Keywords: imperfect-information, partial observability, search, decision-time planning
Abstract: We investigate the challenge of modeling the belief state of a partially observable Markov system, given sample-access to its dynamics model. This problem setting is often approached using parametric sequential generative modeling methods. However, these methods do not leverage any additional computation at inference time to increase their accuracy. Moreover, applying these methods to belief state modeling in certain multi-agent settings would require passing policies into the belief model---at the time of writing, there have been no successful demonstrations of this. Toward addressing these shortcomings, we propose an inference-time improvement framework for parametric sequential generative modeling methods called belief fine-tuning (BFT). BFT leverages approximate dynamic programming in the form of fine-tuning to determine the model parameters at each time step.
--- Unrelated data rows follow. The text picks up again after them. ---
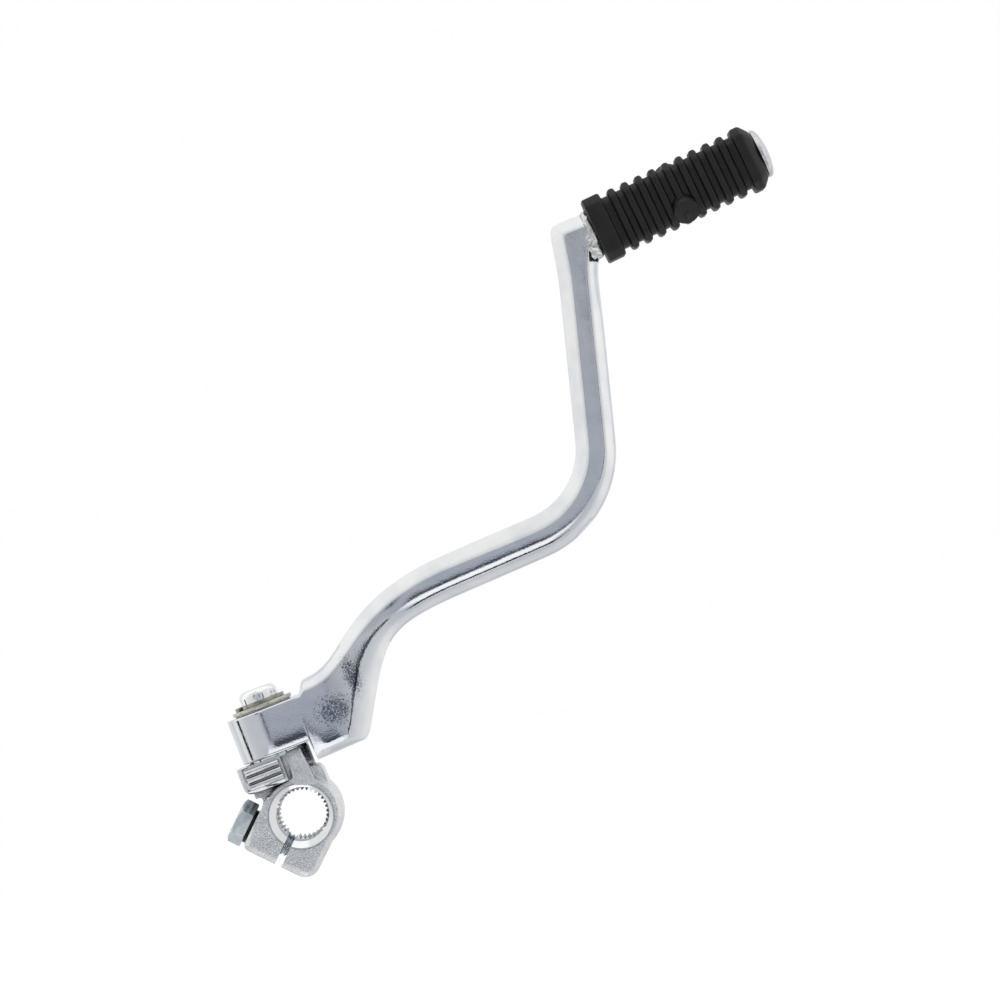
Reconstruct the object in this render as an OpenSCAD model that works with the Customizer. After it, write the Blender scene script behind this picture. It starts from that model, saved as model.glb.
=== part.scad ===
// Folding kick start lever of a small motorcycle, drawn in its stowed position.
// A forged clamp knuckle grips the splined kick shaft. The arm turns on the knuckle's journal,
// and a rubber-covered pedal is welded to the arm's end.
// Origin: middle of the splined bore. Y is the bore's axis, Z the fold axis, X points to the arm.

/* [Kick shaft clamp] */
// Radius of the bore at the tips of its spline teeth
bore_r = 7.5; // [6.8:0.1:8]
// Number of spline grooves around the bore
spline_n = 34; // [28:1:36]
// Depth of one spline groove
spline_depth = 0.9; // [0.5:0.1:1.1]
// Length of the knuckle along the shaft
hub_len = 20; // [18:0.5:24]
// Outer radius of the clamp ring
ring_r = 13.1; // [12.6:0.1:14]
// Angle of the clamp slot from straight down
slot_tilt = 47.3; // [44:0.1:50]
// Width of the clamp slot
slot_w = 2.3; // [1.5:0.1:3]
// Half the width of the clamp lugs across the slot
lug_half = 12.5; // [12:0.1:14]
// Distance from the bore's axis to the end of the lugs
lug_reach = 18.6; // [18:0.1:21]
// Width of the sloping flank that the forging die leaves around the knuckle
draft = 1.8; // [1:0.1:2.2]

// Distance of the seat's gusset from the fold axis, toward the arm
gusset_x = 5.4; // [4:0.1:6.5]
// Thickness of the seat's gusset
gusset_w = 4.2; // [3:0.1:5.4]

/* [Clamp bolt] */
// Nominal radius of the bolt's shank
bolt_r = 3.9; // [3.4:0.1:4]
// Width of the hexagon head across its flats
hex_af = 13; // [12:0.5:14]
// Height of the hexagon head
hex_h = 4.8; // [4:0.1:5.5]
// Thickness of the round collar under the head
collar_h = 1.1; // [0.5:0.1:1.5]
// Radius of the round collar under the head
collar_r = 5.6; // [5:0.1:6]

/* [Fold pivot] */
// Radius of the journal that the arm turns on
journal_r = 6.25; // [5.8:0.05:6.6]
// Height of the journal's top above the bore's axis
journal_top = 42.5; // [42:0.1:46]
// Radius of the rounded edge on the journal's top
journal_round = 2.2; // [0.5:0.1:2.6]
// Radius of the knuckle's seat under the arm's eye
seat_r = 9.4; // [9.1:0.1:9.5]
// Height of that seat above the bore's axis
seat_z = 20.75; // [20:0.05:22]
// Outer radius of the arm's eye
eye_r = 12.4; // [12:0.1:13]
// Height of the arm's eye
eye_h = 14.8; // [13.5:0.1:15.5]
// Angle through which the arm folds out
fold_angle = 90; // [60:1:95]
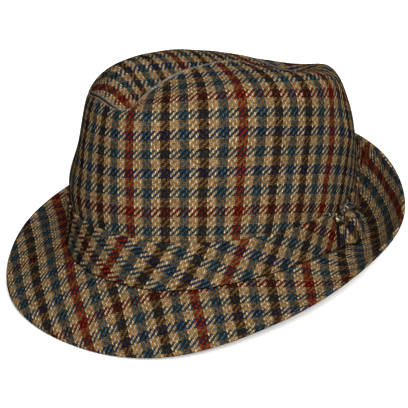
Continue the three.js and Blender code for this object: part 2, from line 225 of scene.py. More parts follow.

It can improve the accuracy of the belief model at test time because it specializes the model to the space of local observations. Furthermore, because this specialization occurs after the action or policy has already been decided, BFT does not require the belief model to process it as input. As a result of the latter point, BFT enables, for the first time, approximate public belief state search in imperfect-information games where the number of possible information states is too large to track tabularly. We exhibit these findings on large-scale variants of the benchmark game Hanabi.
One-sentence Summary: A method for improving the accuracy of belief state models and for approximating public belief states at scale.